Dataset excerpt>
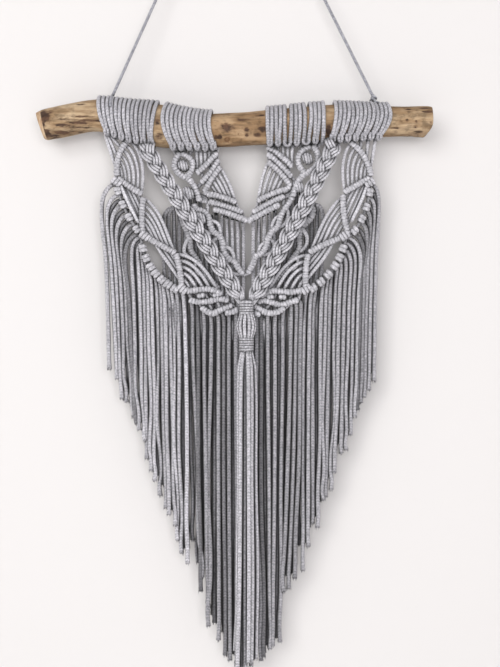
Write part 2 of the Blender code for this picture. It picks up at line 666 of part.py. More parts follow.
def knotted_pieces(name, helpers):
    """The bars of a panel, the cords between them, its edge cords, chains and berry knot."""
    pieces = [ridged_bar(row, helpers) for row in BARS[name]]
    for fan in FANS[name]:
        pieces += [plain_cord(row, helpers) for row in fan_lines(name, fan, HEADINGS[name])]
    for row in EDGES.get(name, []):
        pieces.append(plain_cord(row, helpers, radius=EDGE_RADIUS, steps=5))
    for row in CHAINS.get(name, []):
        pieces += chain_cords(row, helpers)
    for row in LINKS.get(name, []):
        pieces.append(plain_cord(row, helpers))
    if name in BERRIES:
        row = BERRIES[name]
        centre = place(row["x"], row["drop"], PANEL_DEPTH)
        pieces.append(round_knot(centre, BERRY_RADIUS, BAR_REACH, helpers))
    for index, piece in enumerate(pieces):
        layer = index * 3 % WEAVE_LAYERS - WEAVE_LAYERS // 2
        piece.location.y += MM * WEAVE_STEP * layer
    return pieces


# ---------------------------------------------------------------- plaits, tassel, fringes

def make_plait(side, row, parts, helpers, cutters, finish):
    """Three strands plaited over and under one another, which end level, just above the tassel."""
    end_drop = TASSEL_HEAD[0]["drop"] - GAP
    length = line_length(row)
    periods = length / PLAIT_PERIOD
    steps = round(periods * 5)
    strands = []
    for strand in range(3):
        points = []
        for step in range(steps + 1):
            share = step / steps
            turn = 2 * math.pi * (periods * share + strand / 3)
            x, drop = bowed(row, share)
            run, fall = (row["to_x"] - row["x"]) / length, (row["to_drop"] - row["drop"]) / length
            swing = PLAIT_SWING * math.sin(turn)
            depth = PLAIT_DEPTH + PLAIT_LIFT * math.sin(2 * turn)
            points.append(place(x + swing * fall, drop - swing * run, depth))
        across = x + swing * fall
        points[-1] = place(across, end_drop - PLAIT_STRAND_RADIUS, depth)
        points.append(place(across, end_drop, depth))
        strands.append(cord("strand", points, [PLAIT_STRAND_RADIUS] * len(points), helpers))
    return fuse("plait_" + side, strands, finish, parts, cutters, KEEP)


def tip_drop(x):
    """How far down the fringe's lower edge lies at x."""
    return straight_between(TIP_LINE, x, "drop")


def hanging_cord_points(root_x, root_drop, hang_x):
    """A cord that leaves its knot, turns down over a short arc and hangs to its tip."""
    reach = abs(hang_x - root_x) + 4 * FRINGE_RADIUS
    tip_x = hang_x - FRINGE_GATHER * (hang_x - TASSEL_X)
    tip = tip_drop(tip_x)
    return [
        place(root_x, root_drop, FRINGE_DEPTH),
        place(root_x + 0.75 * (hang_x - root_x), root_drop + 0.35 * reach, FRINGE_DEPTH),
        place(hang_x, root_drop + reach + 2 * FRINGE_RADIUS, FRINGE_DEPTH),
        place((hang_x + tip_x) / 2, (root_drop + reach + tip) / 2, FRINGE_DEPTH),
        place(tip_x, tip, FRINGE_DEPTH),
    ]


def make_fringe(name, rows, parts, helpers, finish):
    """A strip of edge knots and the cords that hang from it."""
    panel = name.split("_")[0] + "_outer"
    lines = {("edge", row["name"]): row for row in EDGES[panel]}
    lines.update({("bar", row["name"]): row for row in BARS[panel]})
    strip_points, strands = [], []
    for row in rows:
        line = lines[row["root"]]
        start, end = row["shares"]
        for step in range(5):
            x, drop = bowed(line, start + (end - start) * step / 4)
            strip_points.append(place(x, drop, FRINGE_DEPTH))
        for index in range(row["count"]):
            share = index / (row["count"] - 1)
            root_x, root_drop = bowed(line, start + (end - start) * share)
            hang_x = row["hang"][0] + (row["hang"][1] - row["hang"][0]) * share
            points = hanging_cord_points(root_x, root_drop, hang_x)
            strands.append(cord("fringe", points, [FRINGE_RADIUS] * len(points), helpers))
    strip = cord("strip", strip_points, [STRIP_RADIUS] * len(strip_points), helpers)
    return fuse("fringe_" + name, [strip] + strands, finish, parts)


def make_back_fringe(parts, helpers, finish):
    """The fringe behind the collars, on strips that are tied to one another."""
    pieces = []
    for rows in BACK_STRIPS:
        points = [place(BACK_ROOTS[row]["x"], BACK_ROOTS[row]["drop"], FRINGE_DEPTH) for row in rows]
        pieces.append(cord("strip", points, [STRIP_RADIUS] * len(points), helpers))
    for row in BACK_TIES:
        points = [place(row["x"], row["drop"], FRINGE_DEPTH), place(row["x"], row["to_drop"], FRINGE_DEPTH)]
        pieces.append(cord("tie", points, [FRINGE_RADIUS] * 2, helpers, tilt=CHAIN_TILT))
    first, last = BACK_FRINGE["hang"]
    for index in range(BACK_FRINGE["count"]):
        x = first + (last - first) * index / (BACK_FRINGE["count"] - 1)
        root = straight_between(BACK_ROOTS, x, "drop")
        points = [
            place(x, root, FRINGE_DEPTH),
            place(x, root + 40.0, BACK_FRINGE_DEPTH),
            place(x, tip_drop(x) - BACK_FRINGE["lift"], BACK_FRINGE_DEPTH),
        ]
        pieces.append(cord("fringe", points, [FRINGE_RADIUS] * 3, helpers))
    return fuse("fringe_back", pieces, finish, parts)


def make_tassel(parts, helpers, finish):
    """The gathering wraps, the bulb between them and the tassel's cords."""
    depth = PANEL_DEPTH - BAR_REACH - GAP - TASSEL_HEAD[0]["radius"] - RIDGE_HEIGHT
    profile = [(TASSEL_HEAD[0]["drop"], 0.0)]
    for row, below in zip(TASSEL_HEAD, TASSEL_HEAD[1:]):
        steps = 2 * row["turns"] if row["turns"] else 2
        for step in range(steps):
            share = step / steps
            ridge = (RIDGE_HEIGHT if step % 2 else -RIDGE_HEIGHT) if row["turns"] else 0.0
            radius = row["radius"] + (below["radius"] - row["radius"]) * share + ridge
            profile.append((row["drop"] + (below["drop"] - row["drop"]) * share, radius))
    bottom = TASSEL_HEAD[-1]
    profile += [(bottom["drop"], bottom["radius"]), (bottom["drop"], 0.0)]
    head = turned("tassel", profile, False, helpers)
    for vertex in head.data.vertices:
        down, across, out = (value / MM for value in vertex.co)
        vertex.co = place(TASSEL_X + across, down, depth + out)
    strands = []
    for ring in TASSEL_RINGS:
        for index in range(ring["count"]):
            angle = 2 * math.pi * (index + 0.5) / ring["count"]
            side, front = math.sin(angle), math.cos(angle)
            tip = TASSEL_TIP_DROP - TASSEL_TIP_STEP * (1 - front)
            reaches = [
                (ring["root"], bottom["drop"] - TASSEL_ROOT_DEPTH),
                (ring["radius"], bottom["drop"] + TASSEL_SWELL_DROP),
                (ring["tip"], tip),
            ]
            points = [
                place(TASSEL_X + reach * side, drop, depth + TASSEL_FLATNESS * reach * front)
                for reach, drop in reaches
            ]
            strands.append(cord("tassel_cord", points, [CORD_RADIUS] * len(points), helpers))
    return fuse("tassel", [head] + strands, finish, parts)


# ---------------------------------------------------------------- hanging cord

def make_hanging_cord(parts, helpers, cutters, finish):
    """The cord from one end heading up over the nail and down to the other."""
    start, end = (place(row["x"], row["drop"], BRANCH_DEPTH) for row in HANGER)
    bend = NAIL_RADIUS + HANGER_RADIUS
    points = [start, start.lerp(Vector((-bend * MM, 0, -bend * MM)), 0.5)]
    for step in range(NAIL_STEPS + 1):
        angle = NAIL_ANGLE + (math.pi - 2 * NAIL_ANGLE) * step / NAIL_STEPS
        points.append(Vector((-bend * math.cos(angle), 0.0, bend * (math.sin(angle) - 1))) * MM)
    points += [end.lerp(Vector((bend * MM, 0, -bend * MM)), 0.5), end]
    legs = cord("hanging_cord", points, [HANGER_RADIUS] * len(points), helpers, resolution=1)
    centre = place(HANGER_KNOT["x"], HANGER_KNOT["drop"], BRANCH_DEPTH)
    knot = round_knot(centre, HANGER_KNOT["radius"], HANGER_KNOT["radius"], helpers)
    return fuse("hanging_cord", [legs, knot], finish, parts, cutters)


# ---------------------------------------------------------------- assembly

def build():
    """Builds the whole hanging."""
    for old in list(bpy.data.objects):
        bpy.data.objects.remove(old)
    parts = collection("macrame_wall_hanging")
    helpers = collection("cutters", hidden=True)
    cotton = material("grey braided cotton", COTTON_GREY, 0.95)
    wood = material("driftwood", DRIFTWOOD, 0.75)
    make_branch(parts, wood)
    blocks = {name: make_heading(name, row, parts, helpers, cotton) for name, row in HEADINGS.items()}
    wood_block = branch_block(helpers)
    for side in ("left", "right"):
        name = side + "_outer"
        pieces = knotted_pieces(name, helpers)
        fuse("panel_" + side, pieces, cotton, parts, [blocks[name], wood_block], KEEP)
    halves = knotted_pieces("left_collar", helpers) + knotted_pieces("right_collar", helpers)
    around = [blocks["left_collar"], blocks["right_collar"], wood_block]
    fuse("collar", halves, cotton, parts, around, KEEP)
    for side, row in PLAITS.items():
        make_plait(side, row, parts, helpers, [blocks[side + "_outer"], wood_block], cotton)
    for name, rows in FRINGES.items():
        make_fringe(name, rows, parts, helpers, cotton)
    make_back_fringe(parts, helpers, cotton)
    make_tassel(parts, helpers, cotton)
    make_hanging_cord(parts, helpers, [blocks["left_outer"], blocks["right_outer"], wood_block], cotton)
    for cutter in [wood_block, *blocks.values()]:
        cutter.hide_render = True
        cutter.display_type = "WIRE"


build()
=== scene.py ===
"""The finished look of a macrame wall hanging on a driftwood branch.

Places are in millimetres: x from the nail, to the right, and drop, how far a point lies below the
level of the branch. Depth is along Y, with less of it nearer the viewer.
"""
import math
import random
from collections import namedtuple

import bmesh
import bpy
import numpy as np
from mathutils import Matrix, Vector, noise


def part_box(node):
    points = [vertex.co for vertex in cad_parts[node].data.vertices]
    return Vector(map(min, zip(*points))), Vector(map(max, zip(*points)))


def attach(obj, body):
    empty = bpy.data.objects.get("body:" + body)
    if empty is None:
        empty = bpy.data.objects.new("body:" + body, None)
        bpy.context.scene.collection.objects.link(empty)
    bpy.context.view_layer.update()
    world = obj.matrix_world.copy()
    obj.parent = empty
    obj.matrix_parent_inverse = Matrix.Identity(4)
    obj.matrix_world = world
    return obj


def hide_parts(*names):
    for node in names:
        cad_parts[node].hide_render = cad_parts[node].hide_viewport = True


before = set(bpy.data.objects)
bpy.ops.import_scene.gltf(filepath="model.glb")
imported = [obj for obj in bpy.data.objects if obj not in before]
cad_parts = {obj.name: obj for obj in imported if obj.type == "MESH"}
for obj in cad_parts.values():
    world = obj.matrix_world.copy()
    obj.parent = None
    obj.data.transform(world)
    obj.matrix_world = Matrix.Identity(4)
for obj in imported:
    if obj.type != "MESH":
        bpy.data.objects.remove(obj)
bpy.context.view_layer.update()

# ---------------------------------------------------------------- branch
# A stick of sea-worn driftwood, tan and bare, with dark grain, cracks and whorls of lost twigs.
# Its ends are sawn at a slant and worn round. All the cords hang from it.
MM = 0.001
BRANCH_DROP = 306.0  # from the nail down to the level of the branch


def spot(x, drop, depth):
    """A place on the hanging, in metres."""
    return np.array((x, depth, -(BRANCH_DROP + drop))) * MM


def middle_depth(node):
    """The depth of the middle of a piece of the frame, in millimetres."""
    low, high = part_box(node)
    return (low.y + high.y) / 2 / MM


def add_node(tree, kind, values=(), **settings):
    """Adds a shader node. values gives its inputs numbers, colours or other nodes' outputs."""
    made = tree.nodes.new("ShaderNode" + kind)
    for name, value in settings.items():
        setattr(made, name, value)
    for key, value in dict(values).items():
        if isinstance(value, bpy.types.NodeSocket):
            tree.links.new(value, made.inputs[key])
        else:
            made.inputs[key].default_value = value
    return made


def maths(tree, operation, first, second=0.0, third=0.0):
    """The result of a Math node."""
    return add_node(tree, "Math", {0: first, 1: second, 2: third}, operation=operation).outputs[0]


def new_finish(name, values):
    """A material, its node tree and its shader, with values for the shader's inputs."""
    finish = bpy.data.materials.new(name)
    finish.use_nodes = True
    shader = finish.node_tree.nodes["Principled BSDF"]
    for key, value in values.items():
        shader.inputs[key].default_value = value
    return finish, finish.node_tree, shader


def roughen(tree, shader, height, strength, distance):
    """Lets a height raise and lower what a shader shows."""
    bump = add_node(tree, "Bump", {"Height": height, "Strength": strength, "Distance": distance})
    tree.links.new(bump.outputs[0], shader.inputs["Normal"])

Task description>
Retype exactly what runs from the line containing "bpy.context.scene.collection.objects.link(empty)" through the line containing "bpy.data.objects.remove(obj)", both lines included, and stop there.

Completed exercise>
        bpy.context.scene.collection.objects.link(empty)
    bpy.context.view_layer.update()
    world = obj.matrix_world.copy()
    obj.parent = empty
    obj.matrix_parent_inverse = Matrix.Identity(4)
    obj.matrix_world = world
    return obj


def hide_parts(*names):
    for node in names:
        cad_parts[node].hide_render = cad_parts[node].hide_viewport = True


before = set(bpy.data.objects)
bpy.ops.import_scene.gltf(filepath="model.glb")
imported = [obj for obj in bpy.data.objects if obj not in before]
cad_parts = {obj.name: obj for obj in imported if obj.type == "MESH"}
for obj in cad_parts.values():
    world = obj.matrix_world.copy()
    obj.parent = None
    obj.data.transform(world)
    obj.matrix_world = Matrix.Identity(4)
for obj in imported:
    if obj.type != "MESH":
        bpy.data.objects.remove(obj)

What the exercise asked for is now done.